Таким образом, научная фантастика осуществляет один из важнейших принципов действительности, не говоря о том, как трудно представить действительную реалистическую картину жизни XX века, в которой технологическая сфера была бы обязательной или побочной.
Глава от утопии,
или Отступление в прошлое и будущее
Советский Союз распался. В обществе, в своё время продекларировавшем построение коммунизма, происходит — хотим мы того или нет — переоценка ценностей и переориентация целей. Помним ли мы, что наше прежнее целеполагание дало трещину, ещё когда КПСС была в полной силе? Обещание построения коммунизма дало трещину, когда — если принимать всерьёз важнейшие партдокументы — в 1980-м так и прошло незамеченным достижение первой ступени коммунистического строя. Партия, которая «торжественно провозглашала», попросту промолчала эту пикантную дату. Не извинившись. Сама, видимо, привыкнув к своей застенчивости.
Какую же цену нынче могут иметь романы о будущем мире? Историографическую? Стоит ли о них говорить только по этому поводу?
Жизнь трёх поколений прошла под знаком коммунистической идеи, а это не только и даже не столько литература, хотя и с чисто литературной точки зрения советская утопия остаётся как жанр и целая библиотека книг, — иные из них, несомненно, ещё долго будут читаться с интересом. Однако повторяю, дело не только в литературе: есть проблема гораздо более значимая, уходящая в самые недра обществознания.
Если ошибкой обернулось строительство коммунизма, стало быть, ошибкой были и романы-утопии? Ни в коем случае! Литературная утопия всегда была зеркалом общества и человека ничуть не меньше всех остальных видов литературы, и тем больше, чем трагичнее оказывалось данное состояние мира. Социально-фантастический роман о коммунизме (так правильнее называть советский утопический роман) тем и интересен сегодня, что он — часть нашей духовной истории при советской власти. Отдать его на поток забвения суть то же самое, что вычеркнуть минувшие три четверти века из нашей памяти.
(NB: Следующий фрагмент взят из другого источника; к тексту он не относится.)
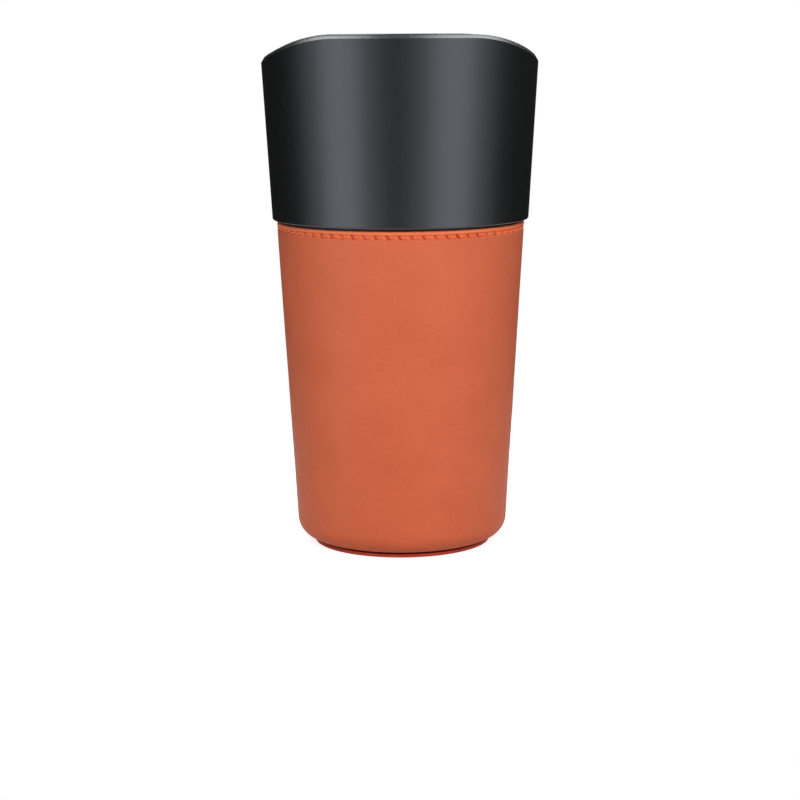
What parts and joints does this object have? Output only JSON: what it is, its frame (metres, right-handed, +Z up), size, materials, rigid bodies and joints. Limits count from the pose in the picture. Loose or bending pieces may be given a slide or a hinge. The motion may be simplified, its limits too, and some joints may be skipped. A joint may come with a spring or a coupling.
{
  "type": "car trash bin",
  "caption": "Tapered cup-shaped car trash bin: a stitched leather sleeve on a moulded cup, and a wide black lift-off collar whose wave-shaped rim holds a swing flap.",
  "frame": {"origin": "middle of the base, on the surface that the bin stands on", "axes": "+Z up along the bin's axis; -Y towards the front, one of the two high sides of the rim; the rim dips at -X and +X"},
  "size_m": [0.0914, 0.0922, 0.17],
  "materials": {
    "cup_plastic": "matte moulded",
    "orange_leather": "smooth, fine grain",
    "thread": "twisted sewing thread",
    "base_leather": "smooth, darker edge paint",
    "satin_black": "satin, painted",
    "flap_black": "satin",
    "pin_steel": "turned"
  },
  "bodies": {
    "can": {"cup": "cup_plastic", "leather_sleeve": "orange_leather", "top_stitching": "thread", "seam_stitching": "thread", "base_disc": "base_leather"},
    "collar": {"collar": "satin_black", "pivot_pin_front": "pin_steel", "pivot_pin_rear": "pin_steel"},
    "flap": {"swing_flap": "flap_black"}
  },
  "joints": [
    {"name": "collar_lift", "type": "slide", "parent": "can", "child": "collar", "axis": [0, 0, 1], "range_m": [0, 0.04]},
    {"name": "flap_swing", "type": "hinge", "parent": "collar", "child": "flap", "pos_m": [0, 0, 0.163], "axis": [0, 1, 0], "range_deg": [-80, 80]}
  ]
}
Сегодня советская социальная фантастика по-прежнему заслуживает самого пристального внимания. Значимость её теперь, пожалуй, гораздо выше, чем в прошлые времена, когда партидеологи стали побаиваться социальной фантастики, почуяв, как жизнь всё больше расходится с идеалом партии. Да, за коммунистической утопией по-прежнему сохраняется функция носителя общественного идеала. Разве картины лучшего мира, которого мы бы пожелали для своих детей, утратили нынче смысл только потому, что рухнула зловредная (чуть было не сказал: утопическая) попытка осуществить рай на грешной земле? Разве те общественные цели, то государство могут скомпрометировать идеал, который возник ещё за сотни, за тысячи лет до Октября 1917 года?
Утопия с незапамятных времён согревала и облагораживала людей, будила умы; и в этой функции советская социальная фантастика — её прямая наследница (именно ей, а не того идеологического режима, который разошёлся не только с законами жизни, но и с постулатами официально провозглашённого научного коммунизма, извращая марксизм до неузнаваемости, который вместо того, чтобы принести благосостояние, мир и безопасность, залил 1/6 часть света кровью и страхом).
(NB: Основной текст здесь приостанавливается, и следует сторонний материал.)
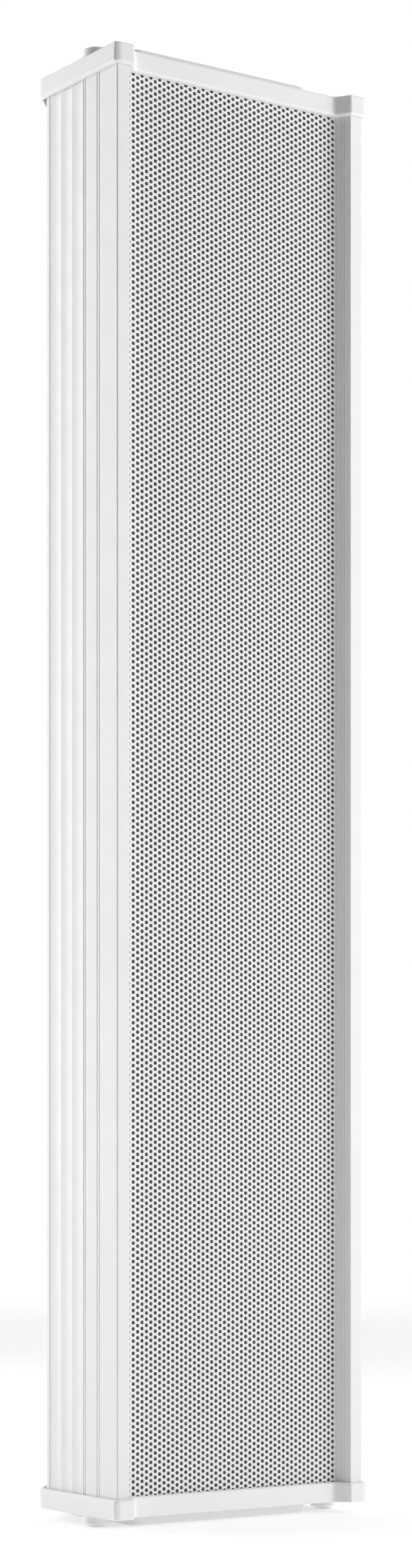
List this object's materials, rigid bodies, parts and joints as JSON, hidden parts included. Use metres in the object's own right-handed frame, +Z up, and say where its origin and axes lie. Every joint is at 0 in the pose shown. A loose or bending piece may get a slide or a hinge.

В советской социальной фантастике, конечно, были и просто тупые услужливые подделки, но ведь никуда не денешь книги А.Богданова, А. Платонова, И.Ефремова, А. и Б.Стругацких, которые в одно и то же время наряду с картинами будущего рисовали трагические предостережения. Утопии и антиутопии создавались не только, безусловно, честными художниками, но и провидцами минных полей перёд райскими кущами. И далее: разве нынешнее рыночное общество на развалинах советской империи уже не нуждается ни в каких идеалах, кроме Её Величества Частной Собственности?
И это — тоже одна из причин, по которой невозможно ни замолчать, ни затоптать традицию, которую в муках слагала советская литература на протяжении трёх четвертей века. А через эту эпоху, через всё наше крушение «строительства нового мира» взывают к нам века мирового утопического романа. Мечта о будущем видоизменится, но потребность мечтать — извечное свойство человека, она сохраняется даже в наш век трансформации самой мечты, когда идеал граничит с предостережением против псевдо- и антиидеала.
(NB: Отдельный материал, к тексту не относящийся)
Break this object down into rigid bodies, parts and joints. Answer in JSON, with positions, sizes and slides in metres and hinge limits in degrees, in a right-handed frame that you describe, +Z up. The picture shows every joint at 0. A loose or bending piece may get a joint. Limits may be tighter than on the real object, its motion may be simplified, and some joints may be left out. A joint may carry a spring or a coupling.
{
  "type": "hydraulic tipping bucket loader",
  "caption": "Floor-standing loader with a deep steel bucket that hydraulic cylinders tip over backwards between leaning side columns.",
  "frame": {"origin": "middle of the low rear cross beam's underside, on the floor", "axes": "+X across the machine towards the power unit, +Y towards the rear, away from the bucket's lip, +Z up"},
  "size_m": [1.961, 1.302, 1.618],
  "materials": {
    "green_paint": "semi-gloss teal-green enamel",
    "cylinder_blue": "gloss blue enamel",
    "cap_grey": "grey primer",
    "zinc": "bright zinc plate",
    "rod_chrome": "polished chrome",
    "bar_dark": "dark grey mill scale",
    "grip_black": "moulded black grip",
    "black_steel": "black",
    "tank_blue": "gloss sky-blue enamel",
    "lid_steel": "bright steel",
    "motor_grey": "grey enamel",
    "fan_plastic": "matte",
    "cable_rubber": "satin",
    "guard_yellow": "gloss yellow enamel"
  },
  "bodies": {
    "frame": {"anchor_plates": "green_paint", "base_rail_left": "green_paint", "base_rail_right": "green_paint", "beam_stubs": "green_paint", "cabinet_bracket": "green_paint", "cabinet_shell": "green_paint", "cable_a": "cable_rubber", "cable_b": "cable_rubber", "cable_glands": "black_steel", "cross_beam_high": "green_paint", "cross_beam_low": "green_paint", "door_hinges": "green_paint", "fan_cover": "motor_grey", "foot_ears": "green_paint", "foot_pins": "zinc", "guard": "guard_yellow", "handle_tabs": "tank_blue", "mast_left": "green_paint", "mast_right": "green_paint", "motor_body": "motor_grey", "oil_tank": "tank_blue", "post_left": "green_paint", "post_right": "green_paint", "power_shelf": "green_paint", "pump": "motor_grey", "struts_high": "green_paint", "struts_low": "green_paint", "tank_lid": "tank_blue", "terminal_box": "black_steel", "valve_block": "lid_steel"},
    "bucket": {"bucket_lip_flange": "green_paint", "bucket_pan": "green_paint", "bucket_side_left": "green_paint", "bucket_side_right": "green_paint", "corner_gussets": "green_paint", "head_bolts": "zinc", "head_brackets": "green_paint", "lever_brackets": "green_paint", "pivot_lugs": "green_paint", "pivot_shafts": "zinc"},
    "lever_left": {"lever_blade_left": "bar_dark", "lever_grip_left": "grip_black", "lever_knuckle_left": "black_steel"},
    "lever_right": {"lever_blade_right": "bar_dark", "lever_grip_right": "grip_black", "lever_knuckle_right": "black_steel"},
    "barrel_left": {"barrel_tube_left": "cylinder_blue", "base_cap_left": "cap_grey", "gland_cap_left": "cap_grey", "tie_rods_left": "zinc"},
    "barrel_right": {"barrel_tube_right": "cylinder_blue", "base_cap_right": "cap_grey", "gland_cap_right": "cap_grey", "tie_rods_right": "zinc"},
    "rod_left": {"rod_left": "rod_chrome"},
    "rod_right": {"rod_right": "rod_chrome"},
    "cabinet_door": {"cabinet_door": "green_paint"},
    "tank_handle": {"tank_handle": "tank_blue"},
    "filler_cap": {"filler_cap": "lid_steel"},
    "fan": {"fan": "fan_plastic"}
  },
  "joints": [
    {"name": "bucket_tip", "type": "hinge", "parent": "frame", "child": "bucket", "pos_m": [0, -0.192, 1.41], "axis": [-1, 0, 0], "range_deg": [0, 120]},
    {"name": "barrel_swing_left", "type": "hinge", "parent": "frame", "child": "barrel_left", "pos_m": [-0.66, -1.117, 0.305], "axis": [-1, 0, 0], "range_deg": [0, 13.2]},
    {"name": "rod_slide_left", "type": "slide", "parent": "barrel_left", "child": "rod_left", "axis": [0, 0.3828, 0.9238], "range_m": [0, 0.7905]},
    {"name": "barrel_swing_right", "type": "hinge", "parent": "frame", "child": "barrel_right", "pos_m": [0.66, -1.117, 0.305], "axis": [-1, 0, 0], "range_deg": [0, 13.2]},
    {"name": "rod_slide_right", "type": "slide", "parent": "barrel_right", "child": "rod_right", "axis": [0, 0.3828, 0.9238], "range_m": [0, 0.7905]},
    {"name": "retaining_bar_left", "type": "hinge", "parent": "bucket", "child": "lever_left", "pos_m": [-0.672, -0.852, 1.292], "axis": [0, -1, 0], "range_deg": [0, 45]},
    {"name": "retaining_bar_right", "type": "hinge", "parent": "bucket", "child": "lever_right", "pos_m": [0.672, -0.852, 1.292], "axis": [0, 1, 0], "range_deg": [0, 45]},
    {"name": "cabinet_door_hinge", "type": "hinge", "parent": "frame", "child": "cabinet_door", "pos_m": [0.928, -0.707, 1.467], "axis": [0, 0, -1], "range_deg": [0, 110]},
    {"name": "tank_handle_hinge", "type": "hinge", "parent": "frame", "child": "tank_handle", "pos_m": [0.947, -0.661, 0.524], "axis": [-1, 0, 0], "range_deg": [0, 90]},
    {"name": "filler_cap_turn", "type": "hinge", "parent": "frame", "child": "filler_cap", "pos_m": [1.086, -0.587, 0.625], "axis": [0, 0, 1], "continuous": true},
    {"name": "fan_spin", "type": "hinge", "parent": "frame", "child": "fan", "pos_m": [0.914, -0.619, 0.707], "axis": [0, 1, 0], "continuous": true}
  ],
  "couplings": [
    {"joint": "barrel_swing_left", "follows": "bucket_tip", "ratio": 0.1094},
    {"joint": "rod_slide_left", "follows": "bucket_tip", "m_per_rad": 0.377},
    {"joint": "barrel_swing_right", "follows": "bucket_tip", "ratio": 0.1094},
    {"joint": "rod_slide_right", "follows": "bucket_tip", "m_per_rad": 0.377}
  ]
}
В истории советского романа о будущем коммунизме сегодня открывается координата, напрямую указывающая причины крушения партии коммунистов. Партия — разумеется, её верхушка, а не 20 миллионов рядовых — задавила народовластие и подавила народомыслие о путях к лучшей жизни. В нашем ожидании обещанной нам светлой жизни сама верхушка торопилась заглотнуть «по потребности». Я не знаю, какую часть пирога кушали наши вожди, хотя посчитать бы стоило. Скажем, 100 (!) миллионов (или больше?) на один только дворец в Форосе для одного только Президента, он же генсек (правящей!) партии, а дворцов этих уже во время перестройки было построено несколько в разных концах Союза. И при этом партию (того же генсека) заставили поделиться своими миллиардами с детьми Чернобыля чуть ли не силком… Можно закрыть глаза на неэффективность социализма, хотя это было бы глупо: кто как не социалисты всех конфессий не уставали призывать социальную революцию на расточительный капитализм! Но и менее производительная советская экономика могла — и должна была бы — быть более справедливой. Разве не установление справедливости — главная цель и лейтмотив идейной борьбы против эксплуататоров?